We’ve been monitoring the activity of a Kurdish hacktivist collective called 1877 Team.
A Medium article from 2021 picked up on the group’s earlier exploits, but little public information is available on the threat actor’s exploits.
The author of the article claimed the hackers are “(….) unethical, childlike, and pointless (…), nothing more than a mild inconvenience”.
The Silent Push Threat Intel Team has conducted extensive research to establish if that assessment still holds true.
We’ve discovered that the group’s methods and techniques have evolved to become more sophisticated, and instead of being dismissed as frivolous, their actions should be considered as an emerging threat to a range of organizations.
Motives and methods
The 1877 Team are a hacktivist collective that was founded in July 2021 by a small group of Iraqi Kurds.
The hackers initially developed and distributed modified versions of the popular mobile game PUBG, but over time, the group’s activity became significantly more complex, as well as politically driven.
Within the past year, the 1877 Team has claimed responsibility for large doxxing campaigns, website defacements, DDoS attacks, and attacks on the servers and databases of national governments, universities, telecommunication companies, defense organisations, and IT corporations.
The primary targets are situated in the Middle East, but African, Asian, and Western organizations have also been affected.
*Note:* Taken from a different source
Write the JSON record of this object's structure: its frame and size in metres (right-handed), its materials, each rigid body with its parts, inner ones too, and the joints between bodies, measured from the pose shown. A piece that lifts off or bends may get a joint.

The 1877 Team’s self-proclaimed goals include pressuring governments, spreading public dissent, and gaining notoriety amongst their fellow criminals.
The group has amassed a significant social media following, with 12.000 members on their Telegram channel alone. Hacking tips, exploit scripts, and stolen data are all shared and discussed. The hacktivists also manage a curated presence on TikTok, Twitter, Facebook, Instagram, and YouTube.
The 1877 Team operates a social media service, a defacement exposure website, and a dark web forum for trading exploits, malware, and stolen information, or for seeking advice for launching cyber attacks.
The group has established close links to skilled hacktivist collectives such as Anonymous, AnonGhost (a pro-Palestinian/anti-Israeli hacktivist group), and ALtharea (a pro-Iran hacktivist group).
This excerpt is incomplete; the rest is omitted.